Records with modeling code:

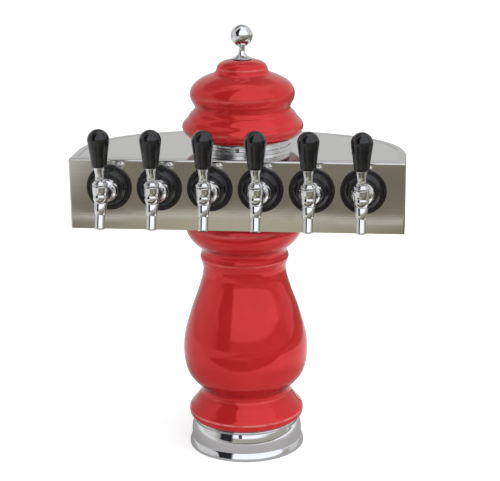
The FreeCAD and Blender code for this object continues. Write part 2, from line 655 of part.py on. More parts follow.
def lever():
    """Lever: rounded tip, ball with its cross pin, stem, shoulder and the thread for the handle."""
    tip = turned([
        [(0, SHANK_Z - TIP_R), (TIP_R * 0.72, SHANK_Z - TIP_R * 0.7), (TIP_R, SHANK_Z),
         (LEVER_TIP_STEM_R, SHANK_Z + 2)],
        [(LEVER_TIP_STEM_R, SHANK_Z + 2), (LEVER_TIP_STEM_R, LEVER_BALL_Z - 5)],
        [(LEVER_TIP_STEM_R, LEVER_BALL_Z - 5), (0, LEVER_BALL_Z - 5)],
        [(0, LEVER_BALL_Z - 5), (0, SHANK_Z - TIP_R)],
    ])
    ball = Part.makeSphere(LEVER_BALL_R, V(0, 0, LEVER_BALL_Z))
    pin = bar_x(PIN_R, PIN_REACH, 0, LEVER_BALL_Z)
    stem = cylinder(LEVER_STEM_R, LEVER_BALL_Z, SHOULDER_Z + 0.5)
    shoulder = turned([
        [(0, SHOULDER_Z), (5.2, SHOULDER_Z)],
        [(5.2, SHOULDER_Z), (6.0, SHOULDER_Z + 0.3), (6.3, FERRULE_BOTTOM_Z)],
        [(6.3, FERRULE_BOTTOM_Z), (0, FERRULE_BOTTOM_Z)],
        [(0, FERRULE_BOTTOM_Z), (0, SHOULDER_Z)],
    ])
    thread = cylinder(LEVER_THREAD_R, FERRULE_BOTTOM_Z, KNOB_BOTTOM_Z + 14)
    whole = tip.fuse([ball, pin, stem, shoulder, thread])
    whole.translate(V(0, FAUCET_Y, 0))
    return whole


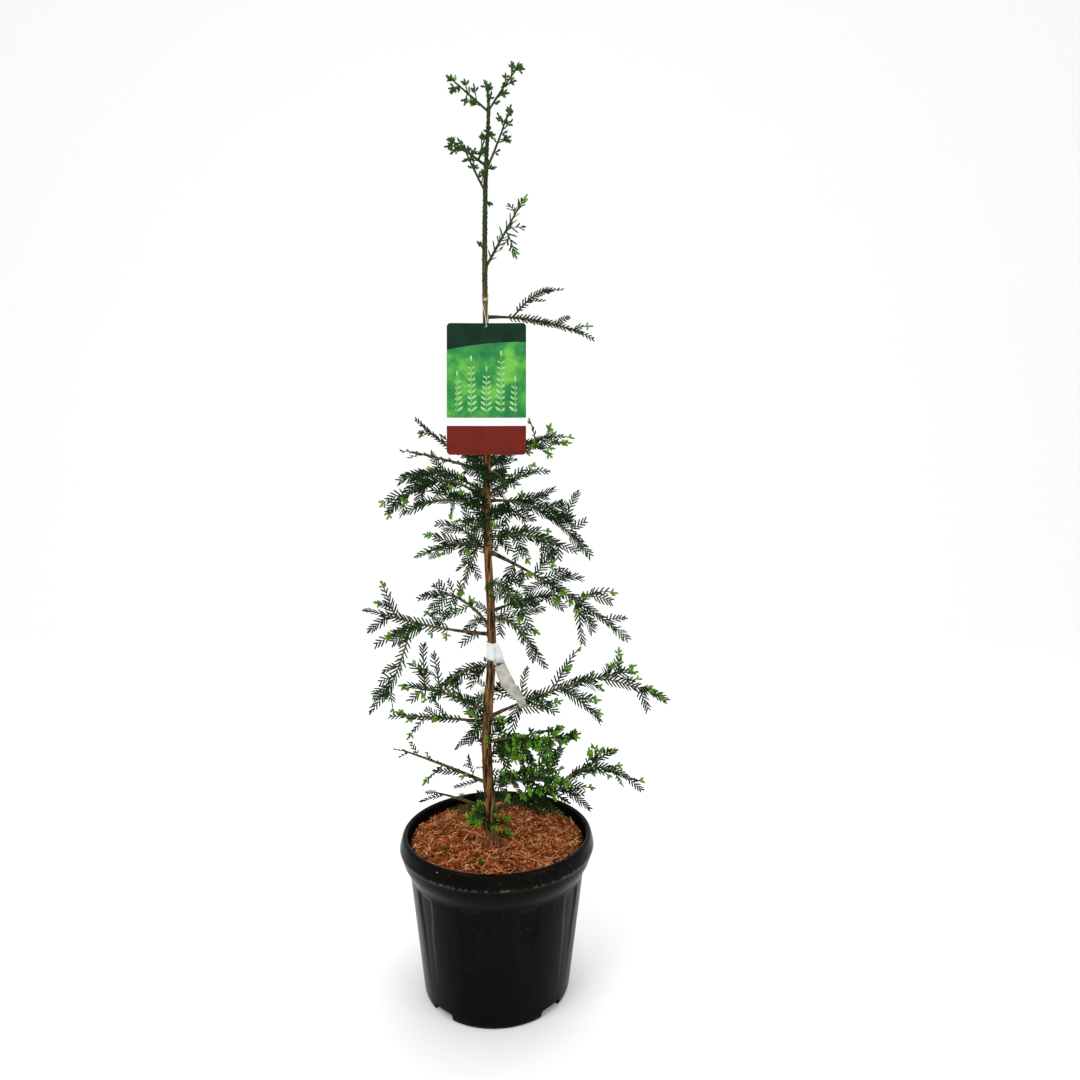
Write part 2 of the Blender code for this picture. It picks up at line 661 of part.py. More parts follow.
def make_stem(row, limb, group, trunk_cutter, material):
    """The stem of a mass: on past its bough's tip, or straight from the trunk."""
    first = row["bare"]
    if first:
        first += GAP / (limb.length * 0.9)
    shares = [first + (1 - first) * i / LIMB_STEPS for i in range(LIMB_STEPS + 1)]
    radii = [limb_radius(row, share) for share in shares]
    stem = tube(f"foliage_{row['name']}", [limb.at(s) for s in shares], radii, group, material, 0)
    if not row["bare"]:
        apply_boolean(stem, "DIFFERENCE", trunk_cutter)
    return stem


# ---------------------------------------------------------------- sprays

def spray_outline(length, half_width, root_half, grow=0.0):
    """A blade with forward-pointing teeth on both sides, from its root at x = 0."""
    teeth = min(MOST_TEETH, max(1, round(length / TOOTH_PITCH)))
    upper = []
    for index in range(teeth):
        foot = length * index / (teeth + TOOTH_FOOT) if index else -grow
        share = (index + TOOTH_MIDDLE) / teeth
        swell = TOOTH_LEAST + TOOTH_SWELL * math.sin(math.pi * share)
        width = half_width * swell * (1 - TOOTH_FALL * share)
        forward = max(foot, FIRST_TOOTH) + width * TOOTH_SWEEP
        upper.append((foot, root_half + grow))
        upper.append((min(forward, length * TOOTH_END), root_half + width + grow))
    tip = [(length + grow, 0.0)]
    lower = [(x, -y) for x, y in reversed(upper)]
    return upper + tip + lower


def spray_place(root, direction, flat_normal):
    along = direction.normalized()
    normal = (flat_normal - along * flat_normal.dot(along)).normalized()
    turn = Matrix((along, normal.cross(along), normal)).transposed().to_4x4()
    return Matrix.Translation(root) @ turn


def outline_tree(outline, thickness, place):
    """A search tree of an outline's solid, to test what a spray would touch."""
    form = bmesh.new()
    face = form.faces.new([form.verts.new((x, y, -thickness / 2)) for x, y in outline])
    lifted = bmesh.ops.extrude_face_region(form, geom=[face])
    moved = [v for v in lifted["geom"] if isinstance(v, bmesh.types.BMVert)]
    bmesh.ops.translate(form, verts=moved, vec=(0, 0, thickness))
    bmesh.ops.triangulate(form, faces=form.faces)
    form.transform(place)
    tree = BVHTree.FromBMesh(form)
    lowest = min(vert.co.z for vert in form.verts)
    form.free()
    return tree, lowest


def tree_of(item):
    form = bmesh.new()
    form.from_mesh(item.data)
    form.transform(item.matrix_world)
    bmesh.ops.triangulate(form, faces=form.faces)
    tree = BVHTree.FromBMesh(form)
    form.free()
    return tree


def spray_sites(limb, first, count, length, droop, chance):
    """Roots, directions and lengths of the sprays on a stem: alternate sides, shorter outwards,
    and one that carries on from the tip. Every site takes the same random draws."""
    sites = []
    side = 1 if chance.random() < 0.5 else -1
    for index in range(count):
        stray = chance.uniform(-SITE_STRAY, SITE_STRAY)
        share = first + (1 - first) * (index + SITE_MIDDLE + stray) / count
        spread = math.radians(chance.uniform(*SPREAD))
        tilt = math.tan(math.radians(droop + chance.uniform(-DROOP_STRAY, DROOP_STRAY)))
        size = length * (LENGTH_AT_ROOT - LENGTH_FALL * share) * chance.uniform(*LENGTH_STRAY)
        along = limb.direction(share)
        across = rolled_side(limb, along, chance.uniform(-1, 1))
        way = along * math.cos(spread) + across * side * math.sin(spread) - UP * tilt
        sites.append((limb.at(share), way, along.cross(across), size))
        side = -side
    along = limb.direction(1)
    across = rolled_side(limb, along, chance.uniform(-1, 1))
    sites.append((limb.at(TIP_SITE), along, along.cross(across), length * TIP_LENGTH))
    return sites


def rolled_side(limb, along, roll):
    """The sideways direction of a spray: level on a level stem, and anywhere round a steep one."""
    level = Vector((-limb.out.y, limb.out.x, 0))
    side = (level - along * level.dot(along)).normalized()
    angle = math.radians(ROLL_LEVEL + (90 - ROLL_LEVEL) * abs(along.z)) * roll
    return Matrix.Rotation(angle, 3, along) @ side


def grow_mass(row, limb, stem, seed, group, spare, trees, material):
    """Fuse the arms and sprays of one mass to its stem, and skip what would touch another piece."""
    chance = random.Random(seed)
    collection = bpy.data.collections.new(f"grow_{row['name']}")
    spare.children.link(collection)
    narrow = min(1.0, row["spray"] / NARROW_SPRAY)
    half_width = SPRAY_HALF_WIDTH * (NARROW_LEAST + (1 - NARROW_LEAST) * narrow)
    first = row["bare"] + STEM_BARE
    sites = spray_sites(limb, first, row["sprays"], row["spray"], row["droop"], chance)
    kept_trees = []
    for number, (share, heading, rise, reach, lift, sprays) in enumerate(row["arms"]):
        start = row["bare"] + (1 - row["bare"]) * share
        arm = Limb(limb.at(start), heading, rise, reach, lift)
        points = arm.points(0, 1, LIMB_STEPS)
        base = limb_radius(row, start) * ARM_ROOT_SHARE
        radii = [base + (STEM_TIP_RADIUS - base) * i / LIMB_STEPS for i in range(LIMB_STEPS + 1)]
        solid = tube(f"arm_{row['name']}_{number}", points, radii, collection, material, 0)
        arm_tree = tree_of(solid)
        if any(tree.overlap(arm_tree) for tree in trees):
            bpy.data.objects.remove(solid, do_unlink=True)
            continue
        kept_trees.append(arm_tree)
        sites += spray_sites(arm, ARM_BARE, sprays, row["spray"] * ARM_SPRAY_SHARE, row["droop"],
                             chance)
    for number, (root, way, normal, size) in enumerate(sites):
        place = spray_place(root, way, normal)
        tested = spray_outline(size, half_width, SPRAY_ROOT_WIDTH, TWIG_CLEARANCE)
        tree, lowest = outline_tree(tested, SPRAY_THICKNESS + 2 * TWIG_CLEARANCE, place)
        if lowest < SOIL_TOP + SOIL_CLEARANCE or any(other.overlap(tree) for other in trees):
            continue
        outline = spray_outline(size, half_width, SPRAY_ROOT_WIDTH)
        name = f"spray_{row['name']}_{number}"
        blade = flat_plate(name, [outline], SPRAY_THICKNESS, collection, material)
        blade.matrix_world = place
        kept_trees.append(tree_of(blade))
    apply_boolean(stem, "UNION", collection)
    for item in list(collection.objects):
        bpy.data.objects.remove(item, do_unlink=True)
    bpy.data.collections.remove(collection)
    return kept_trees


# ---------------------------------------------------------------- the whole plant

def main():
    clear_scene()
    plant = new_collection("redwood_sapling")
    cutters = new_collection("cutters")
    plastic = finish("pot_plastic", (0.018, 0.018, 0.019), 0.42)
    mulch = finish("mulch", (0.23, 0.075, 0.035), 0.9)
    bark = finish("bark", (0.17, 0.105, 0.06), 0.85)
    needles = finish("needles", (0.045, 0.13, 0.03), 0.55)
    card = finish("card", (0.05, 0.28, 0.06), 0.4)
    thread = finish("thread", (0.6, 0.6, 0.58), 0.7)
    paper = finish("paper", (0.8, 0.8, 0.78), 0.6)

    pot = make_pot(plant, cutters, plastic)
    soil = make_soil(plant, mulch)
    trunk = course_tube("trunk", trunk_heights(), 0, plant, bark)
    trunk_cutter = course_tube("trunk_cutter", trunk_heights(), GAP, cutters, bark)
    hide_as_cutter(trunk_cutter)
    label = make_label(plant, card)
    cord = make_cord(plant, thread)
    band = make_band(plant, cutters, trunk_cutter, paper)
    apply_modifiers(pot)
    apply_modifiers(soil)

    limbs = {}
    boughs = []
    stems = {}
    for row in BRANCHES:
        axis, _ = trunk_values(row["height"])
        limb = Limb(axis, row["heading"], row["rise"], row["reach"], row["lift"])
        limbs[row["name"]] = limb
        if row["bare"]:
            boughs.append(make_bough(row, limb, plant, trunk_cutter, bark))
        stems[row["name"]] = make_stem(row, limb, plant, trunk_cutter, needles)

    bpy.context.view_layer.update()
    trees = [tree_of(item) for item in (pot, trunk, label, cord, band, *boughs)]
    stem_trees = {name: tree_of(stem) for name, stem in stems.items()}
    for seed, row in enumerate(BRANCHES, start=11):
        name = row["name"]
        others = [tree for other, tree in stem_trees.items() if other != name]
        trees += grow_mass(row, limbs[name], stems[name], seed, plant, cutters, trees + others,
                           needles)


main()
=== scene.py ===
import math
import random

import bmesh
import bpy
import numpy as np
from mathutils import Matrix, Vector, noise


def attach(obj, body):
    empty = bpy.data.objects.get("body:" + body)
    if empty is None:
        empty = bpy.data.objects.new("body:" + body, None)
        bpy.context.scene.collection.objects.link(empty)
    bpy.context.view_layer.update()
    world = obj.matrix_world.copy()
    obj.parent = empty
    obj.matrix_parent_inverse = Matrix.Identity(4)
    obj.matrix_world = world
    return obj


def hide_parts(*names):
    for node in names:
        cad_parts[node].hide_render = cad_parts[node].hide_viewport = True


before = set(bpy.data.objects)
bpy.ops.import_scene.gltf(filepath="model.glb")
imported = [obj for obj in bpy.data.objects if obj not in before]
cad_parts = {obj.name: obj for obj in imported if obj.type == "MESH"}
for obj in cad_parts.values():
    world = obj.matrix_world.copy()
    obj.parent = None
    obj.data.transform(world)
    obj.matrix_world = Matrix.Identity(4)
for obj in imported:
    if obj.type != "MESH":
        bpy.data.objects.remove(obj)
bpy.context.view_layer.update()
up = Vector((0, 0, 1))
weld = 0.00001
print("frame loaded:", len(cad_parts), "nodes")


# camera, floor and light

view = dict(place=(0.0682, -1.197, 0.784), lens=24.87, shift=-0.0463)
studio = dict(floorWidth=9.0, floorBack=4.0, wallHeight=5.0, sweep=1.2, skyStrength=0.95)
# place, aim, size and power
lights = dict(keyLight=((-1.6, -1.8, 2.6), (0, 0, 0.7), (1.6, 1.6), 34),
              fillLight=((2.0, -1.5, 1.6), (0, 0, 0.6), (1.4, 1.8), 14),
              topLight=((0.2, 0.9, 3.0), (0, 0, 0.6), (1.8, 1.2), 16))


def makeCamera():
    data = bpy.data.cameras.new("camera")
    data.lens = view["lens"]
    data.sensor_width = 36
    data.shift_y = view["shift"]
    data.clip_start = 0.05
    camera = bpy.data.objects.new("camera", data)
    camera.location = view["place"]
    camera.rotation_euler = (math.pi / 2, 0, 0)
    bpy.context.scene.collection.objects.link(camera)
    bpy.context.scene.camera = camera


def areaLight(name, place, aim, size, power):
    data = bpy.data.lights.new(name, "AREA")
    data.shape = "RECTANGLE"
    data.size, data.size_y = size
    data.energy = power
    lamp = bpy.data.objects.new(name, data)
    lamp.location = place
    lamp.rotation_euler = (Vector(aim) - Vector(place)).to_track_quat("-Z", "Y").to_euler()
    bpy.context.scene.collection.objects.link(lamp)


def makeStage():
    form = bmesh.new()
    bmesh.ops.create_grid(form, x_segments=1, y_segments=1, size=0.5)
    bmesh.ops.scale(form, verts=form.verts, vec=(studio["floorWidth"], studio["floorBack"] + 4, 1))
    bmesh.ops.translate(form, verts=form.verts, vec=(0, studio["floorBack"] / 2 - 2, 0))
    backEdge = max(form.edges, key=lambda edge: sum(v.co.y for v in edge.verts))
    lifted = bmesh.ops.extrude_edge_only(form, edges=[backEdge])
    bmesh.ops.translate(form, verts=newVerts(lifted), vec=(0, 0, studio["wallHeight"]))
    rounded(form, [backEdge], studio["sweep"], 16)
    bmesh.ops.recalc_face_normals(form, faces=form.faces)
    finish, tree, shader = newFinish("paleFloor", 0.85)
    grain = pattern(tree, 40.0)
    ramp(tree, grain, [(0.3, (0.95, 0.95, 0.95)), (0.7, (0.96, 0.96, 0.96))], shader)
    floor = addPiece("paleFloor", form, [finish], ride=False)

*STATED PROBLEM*
Starting with the line that contains "for name, stem", repeat each line exactly, and stop once the line that contains "# camera, floor and light" has been repeated.

*WRITTEN SOLUTION*
    stem_trees = {name: tree_of(stem) for name, stem in stems.items()}
    for seed, row in enumerate(BRANCHES, start=11):
        name = row["name"]
        others = [tree for other, tree in stem_trees.items() if other != name]
        trees += grow_mass(row, limbs[name], stems[name], seed, plant, cutters, trees + others,
                           needles)


main()
=== scene.py ===
import math
import random

import bmesh
import bpy
import numpy as np
from mathutils import Matrix, Vector, noise


def attach(obj, body):
    empty = bpy.data.objects.get("body:" + body)
    if empty is None:
        empty = bpy.data.objects.new("body:" + body, None)
        bpy.context.scene.collection.objects.link(empty)
    bpy.context.view_layer.update()
    world = obj.matrix_world.copy()
    obj.parent = empty
    obj.matrix_parent_inverse = Matrix.Identity(4)
    obj.matrix_world = world
    return obj


def hide_parts(*names):
    for node in names:
        cad_parts[node].hide_render = cad_parts[node].hide_viewport = True


before = set(bpy.data.objects)
bpy.ops.import_scene.gltf(filepath="model.glb")
imported = [obj for obj in bpy.data.objects if obj not in before]
cad_parts = {obj.name: obj for obj in imported if obj.type == "MESH"}
for obj in cad_parts.values():
    world = obj.matrix_world.copy()
    obj.parent = None
    obj.data.transform(world)
    obj.matrix_world = Matrix.Identity(4)
for obj in imported:
    if obj.type != "MESH":
        bpy.data.objects.remove(obj)
bpy.context.view_layer.update()
up = Vector((0, 0, 1))
weld = 0.00001
print("frame loaded:", len(cad_parts), "nodes")


# camera, floor and light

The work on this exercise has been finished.